_TASK DIRECTIONS_
Quote verbatim everything from the line containing "handle_housing();" down to the line containing "obj.data.transform(world)", with both of those lines included and no others.

(Records with modeling code)
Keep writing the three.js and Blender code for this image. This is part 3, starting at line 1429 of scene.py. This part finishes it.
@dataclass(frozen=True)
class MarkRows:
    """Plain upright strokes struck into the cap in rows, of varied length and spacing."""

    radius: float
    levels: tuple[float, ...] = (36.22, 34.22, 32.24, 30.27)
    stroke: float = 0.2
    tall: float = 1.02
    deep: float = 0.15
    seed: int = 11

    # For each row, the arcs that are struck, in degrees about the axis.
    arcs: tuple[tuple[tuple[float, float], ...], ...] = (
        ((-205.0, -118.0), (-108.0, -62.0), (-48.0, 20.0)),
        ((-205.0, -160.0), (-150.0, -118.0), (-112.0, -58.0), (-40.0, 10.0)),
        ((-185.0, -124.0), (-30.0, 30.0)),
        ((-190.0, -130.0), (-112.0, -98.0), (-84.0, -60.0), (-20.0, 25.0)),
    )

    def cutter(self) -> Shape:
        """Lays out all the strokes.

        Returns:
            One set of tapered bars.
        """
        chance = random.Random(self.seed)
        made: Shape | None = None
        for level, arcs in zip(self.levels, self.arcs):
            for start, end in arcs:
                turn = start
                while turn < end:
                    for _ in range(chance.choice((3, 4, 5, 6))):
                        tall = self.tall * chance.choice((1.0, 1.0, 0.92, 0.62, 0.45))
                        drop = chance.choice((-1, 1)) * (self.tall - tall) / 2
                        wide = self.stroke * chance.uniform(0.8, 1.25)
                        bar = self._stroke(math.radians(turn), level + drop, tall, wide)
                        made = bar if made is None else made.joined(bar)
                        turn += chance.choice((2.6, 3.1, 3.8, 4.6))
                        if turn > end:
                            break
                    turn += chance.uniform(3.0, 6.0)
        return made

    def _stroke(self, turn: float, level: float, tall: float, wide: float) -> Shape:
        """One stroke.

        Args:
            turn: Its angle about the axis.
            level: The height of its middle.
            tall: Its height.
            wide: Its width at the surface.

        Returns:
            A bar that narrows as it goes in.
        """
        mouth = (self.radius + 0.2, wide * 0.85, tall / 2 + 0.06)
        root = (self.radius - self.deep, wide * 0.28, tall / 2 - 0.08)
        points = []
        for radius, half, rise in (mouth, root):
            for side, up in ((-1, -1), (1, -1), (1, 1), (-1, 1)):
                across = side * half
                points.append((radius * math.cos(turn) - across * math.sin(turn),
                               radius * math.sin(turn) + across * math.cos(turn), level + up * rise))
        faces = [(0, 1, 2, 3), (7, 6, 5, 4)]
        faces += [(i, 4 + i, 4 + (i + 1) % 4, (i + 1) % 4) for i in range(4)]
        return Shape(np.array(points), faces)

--

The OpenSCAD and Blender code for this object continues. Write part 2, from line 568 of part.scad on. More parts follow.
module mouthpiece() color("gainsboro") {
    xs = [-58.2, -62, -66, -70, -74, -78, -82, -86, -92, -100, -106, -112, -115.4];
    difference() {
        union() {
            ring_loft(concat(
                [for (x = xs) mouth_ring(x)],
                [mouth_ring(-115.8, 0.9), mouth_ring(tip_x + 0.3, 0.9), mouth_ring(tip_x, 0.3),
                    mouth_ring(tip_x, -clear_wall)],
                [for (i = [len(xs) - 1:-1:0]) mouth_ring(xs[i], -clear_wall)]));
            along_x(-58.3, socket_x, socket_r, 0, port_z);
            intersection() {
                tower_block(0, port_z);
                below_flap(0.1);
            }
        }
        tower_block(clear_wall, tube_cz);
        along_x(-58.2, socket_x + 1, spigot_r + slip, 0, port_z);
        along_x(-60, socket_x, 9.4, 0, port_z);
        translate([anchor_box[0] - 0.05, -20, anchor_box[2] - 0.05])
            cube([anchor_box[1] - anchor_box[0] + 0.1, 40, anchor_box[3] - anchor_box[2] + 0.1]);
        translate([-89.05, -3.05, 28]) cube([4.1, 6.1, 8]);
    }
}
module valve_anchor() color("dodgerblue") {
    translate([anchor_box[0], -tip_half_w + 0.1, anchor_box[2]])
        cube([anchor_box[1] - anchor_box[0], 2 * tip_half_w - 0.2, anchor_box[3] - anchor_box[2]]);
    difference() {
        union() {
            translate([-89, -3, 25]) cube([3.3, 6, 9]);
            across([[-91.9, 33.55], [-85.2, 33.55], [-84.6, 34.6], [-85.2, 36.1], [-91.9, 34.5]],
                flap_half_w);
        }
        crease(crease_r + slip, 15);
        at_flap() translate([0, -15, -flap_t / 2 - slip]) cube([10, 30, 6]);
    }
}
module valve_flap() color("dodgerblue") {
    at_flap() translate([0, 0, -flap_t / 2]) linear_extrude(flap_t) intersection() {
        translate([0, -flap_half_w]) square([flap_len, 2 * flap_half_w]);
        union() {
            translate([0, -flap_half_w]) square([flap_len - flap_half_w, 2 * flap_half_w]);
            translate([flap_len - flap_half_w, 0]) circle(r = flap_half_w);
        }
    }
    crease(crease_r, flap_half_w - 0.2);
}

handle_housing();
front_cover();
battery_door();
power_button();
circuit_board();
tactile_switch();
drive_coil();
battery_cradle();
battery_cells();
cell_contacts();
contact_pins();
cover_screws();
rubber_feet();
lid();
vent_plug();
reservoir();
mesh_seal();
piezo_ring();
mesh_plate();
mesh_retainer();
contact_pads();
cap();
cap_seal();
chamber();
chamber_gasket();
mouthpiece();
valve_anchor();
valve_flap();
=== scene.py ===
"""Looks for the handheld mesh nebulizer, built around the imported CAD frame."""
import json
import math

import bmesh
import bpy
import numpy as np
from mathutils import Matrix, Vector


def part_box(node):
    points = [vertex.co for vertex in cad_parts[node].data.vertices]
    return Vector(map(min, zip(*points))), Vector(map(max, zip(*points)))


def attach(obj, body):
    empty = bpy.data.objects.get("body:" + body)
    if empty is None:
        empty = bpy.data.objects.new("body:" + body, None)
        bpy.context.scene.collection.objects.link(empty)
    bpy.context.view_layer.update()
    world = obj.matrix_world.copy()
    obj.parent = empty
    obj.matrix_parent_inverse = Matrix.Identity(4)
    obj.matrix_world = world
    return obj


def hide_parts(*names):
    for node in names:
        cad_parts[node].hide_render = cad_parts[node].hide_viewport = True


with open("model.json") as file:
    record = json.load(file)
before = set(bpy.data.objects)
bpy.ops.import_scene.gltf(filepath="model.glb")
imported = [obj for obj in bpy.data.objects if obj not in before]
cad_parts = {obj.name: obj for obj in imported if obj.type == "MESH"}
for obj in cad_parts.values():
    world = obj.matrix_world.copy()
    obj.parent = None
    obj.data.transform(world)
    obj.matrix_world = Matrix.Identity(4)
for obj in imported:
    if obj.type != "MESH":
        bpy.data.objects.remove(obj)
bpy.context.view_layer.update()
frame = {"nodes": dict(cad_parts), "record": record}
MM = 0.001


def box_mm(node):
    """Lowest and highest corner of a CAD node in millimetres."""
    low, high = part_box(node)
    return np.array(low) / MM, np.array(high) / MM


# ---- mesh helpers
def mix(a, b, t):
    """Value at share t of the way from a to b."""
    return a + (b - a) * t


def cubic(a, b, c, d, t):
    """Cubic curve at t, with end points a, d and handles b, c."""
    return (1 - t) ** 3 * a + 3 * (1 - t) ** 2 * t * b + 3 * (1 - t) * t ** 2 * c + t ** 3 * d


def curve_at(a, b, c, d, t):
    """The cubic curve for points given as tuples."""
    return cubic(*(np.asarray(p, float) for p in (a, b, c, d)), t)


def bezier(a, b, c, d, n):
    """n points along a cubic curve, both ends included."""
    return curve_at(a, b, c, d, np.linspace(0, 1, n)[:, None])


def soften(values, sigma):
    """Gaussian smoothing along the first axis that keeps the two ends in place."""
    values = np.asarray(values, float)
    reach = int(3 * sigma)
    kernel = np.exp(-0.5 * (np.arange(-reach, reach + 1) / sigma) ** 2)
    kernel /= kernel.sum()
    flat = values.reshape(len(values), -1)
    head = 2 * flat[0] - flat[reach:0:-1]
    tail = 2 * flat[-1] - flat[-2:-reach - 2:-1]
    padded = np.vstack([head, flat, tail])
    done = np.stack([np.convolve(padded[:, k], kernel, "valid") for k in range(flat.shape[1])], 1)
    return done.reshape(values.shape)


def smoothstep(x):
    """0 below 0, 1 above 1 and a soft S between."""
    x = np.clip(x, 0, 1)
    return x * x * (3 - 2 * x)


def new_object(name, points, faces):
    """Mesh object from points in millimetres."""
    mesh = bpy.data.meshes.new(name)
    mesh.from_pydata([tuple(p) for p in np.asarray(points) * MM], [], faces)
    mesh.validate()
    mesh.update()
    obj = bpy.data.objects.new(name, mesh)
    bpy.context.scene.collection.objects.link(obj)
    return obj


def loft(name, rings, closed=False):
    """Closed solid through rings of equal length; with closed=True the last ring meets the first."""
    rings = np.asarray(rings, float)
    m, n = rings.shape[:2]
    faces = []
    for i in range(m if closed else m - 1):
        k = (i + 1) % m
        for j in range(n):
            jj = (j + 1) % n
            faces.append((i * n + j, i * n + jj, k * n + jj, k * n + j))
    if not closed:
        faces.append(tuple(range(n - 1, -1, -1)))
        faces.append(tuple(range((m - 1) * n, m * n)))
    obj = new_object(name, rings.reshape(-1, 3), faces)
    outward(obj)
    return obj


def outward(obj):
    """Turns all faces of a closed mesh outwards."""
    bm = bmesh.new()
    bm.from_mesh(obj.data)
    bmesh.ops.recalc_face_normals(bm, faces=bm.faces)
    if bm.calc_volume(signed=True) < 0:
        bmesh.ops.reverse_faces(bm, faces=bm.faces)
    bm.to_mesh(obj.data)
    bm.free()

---

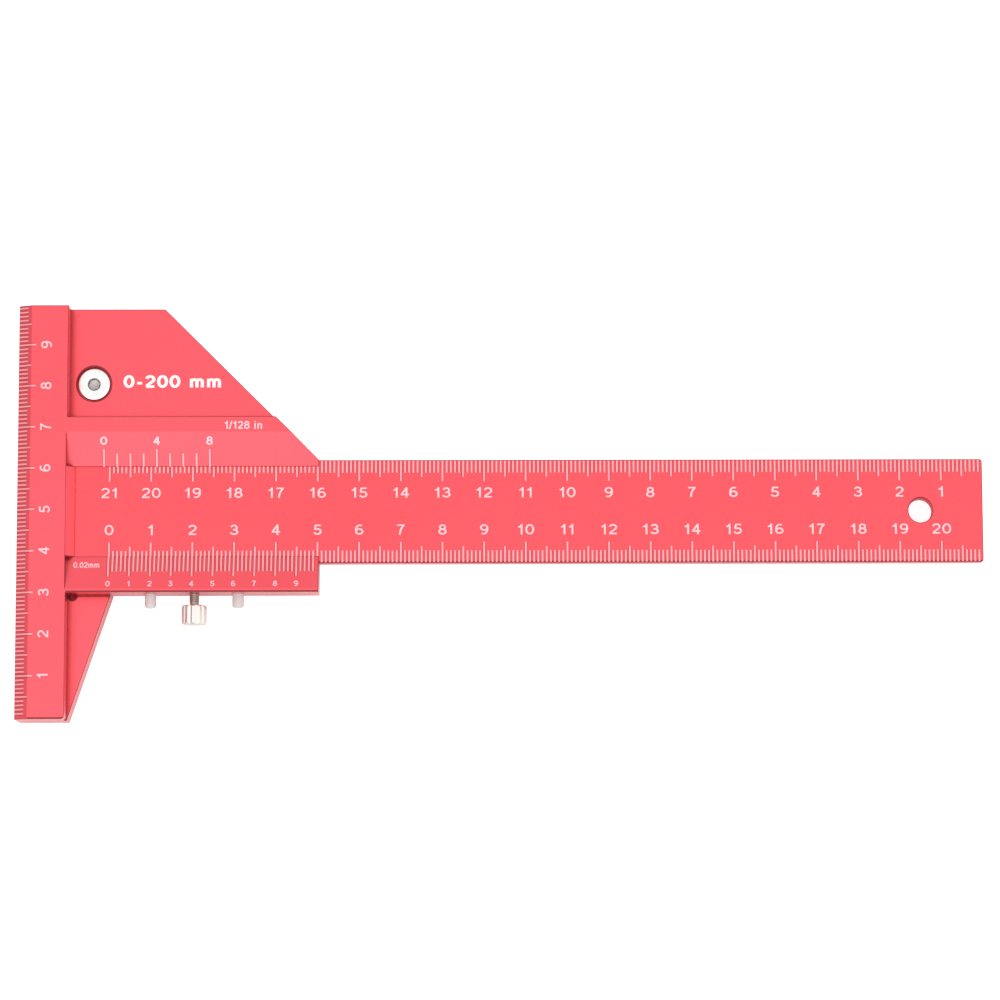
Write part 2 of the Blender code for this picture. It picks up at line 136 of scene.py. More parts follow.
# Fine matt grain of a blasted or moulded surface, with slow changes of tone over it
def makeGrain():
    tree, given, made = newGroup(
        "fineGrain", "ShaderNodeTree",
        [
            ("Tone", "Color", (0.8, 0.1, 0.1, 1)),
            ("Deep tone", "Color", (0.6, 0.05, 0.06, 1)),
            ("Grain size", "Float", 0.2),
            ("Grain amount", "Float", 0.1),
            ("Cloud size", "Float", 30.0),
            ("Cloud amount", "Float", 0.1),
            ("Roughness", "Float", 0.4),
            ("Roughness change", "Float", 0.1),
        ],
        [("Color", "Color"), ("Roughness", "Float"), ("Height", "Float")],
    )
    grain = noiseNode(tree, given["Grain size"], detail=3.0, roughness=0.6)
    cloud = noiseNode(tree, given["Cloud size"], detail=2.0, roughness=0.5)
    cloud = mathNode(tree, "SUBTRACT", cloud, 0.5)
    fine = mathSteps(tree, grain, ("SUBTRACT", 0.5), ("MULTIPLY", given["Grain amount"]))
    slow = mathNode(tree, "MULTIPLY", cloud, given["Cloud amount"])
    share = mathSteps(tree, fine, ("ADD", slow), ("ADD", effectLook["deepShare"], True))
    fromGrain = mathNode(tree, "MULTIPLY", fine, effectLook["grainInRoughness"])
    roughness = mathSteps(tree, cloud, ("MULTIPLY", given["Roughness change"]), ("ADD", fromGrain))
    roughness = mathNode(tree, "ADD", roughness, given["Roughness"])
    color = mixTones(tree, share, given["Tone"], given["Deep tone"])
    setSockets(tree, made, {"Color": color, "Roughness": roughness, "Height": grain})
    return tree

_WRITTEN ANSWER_
handle_housing();
front_cover();
battery_door();
power_button();
circuit_board();
tactile_switch();
drive_coil();
battery_cradle();
battery_cells();
cell_contacts();
contact_pins();
cover_screws();
rubber_feet();
lid();
vent_plug();
reservoir();
mesh_seal();
piezo_ring();
mesh_plate();
mesh_retainer();
contact_pads();
cap();
cap_seal();
chamber();
chamber_gasket();
mouthpiece();
valve_anchor();
valve_flap();
=== scene.py ===
"""Looks for the handheld mesh nebulizer, built around the imported CAD frame."""
import json
import math

import bmesh
import bpy
import numpy as np
from mathutils import Matrix, Vector


def part_box(node):
    points = [vertex.co for vertex in cad_parts[node].data.vertices]
    return Vector(map(min, zip(*points))), Vector(map(max, zip(*points)))


def attach(obj, body):
    empty = bpy.data.objects.get("body:" + body)
    if empty is None:
        empty = bpy.data.objects.new("body:" + body, None)
        bpy.context.scene.collection.objects.link(empty)
    bpy.context.view_layer.update()
    world = obj.matrix_world.copy()
    obj.parent = empty
    obj.matrix_parent_inverse = Matrix.Identity(4)
    obj.matrix_world = world
    return obj


def hide_parts(*names):
    for node in names:
        cad_parts[node].hide_render = cad_parts[node].hide_viewport = True


with open("model.json") as file:
    record = json.load(file)
before = set(bpy.data.objects)
bpy.ops.import_scene.gltf(filepath="model.glb")
imported = [obj for obj in bpy.data.objects if obj not in before]
cad_parts = {obj.name: obj for obj in imported if obj.type == "MESH"}
for obj in cad_parts.values():
    world = obj.matrix_world.copy()
    obj.parent = None
    obj.data.transform(world)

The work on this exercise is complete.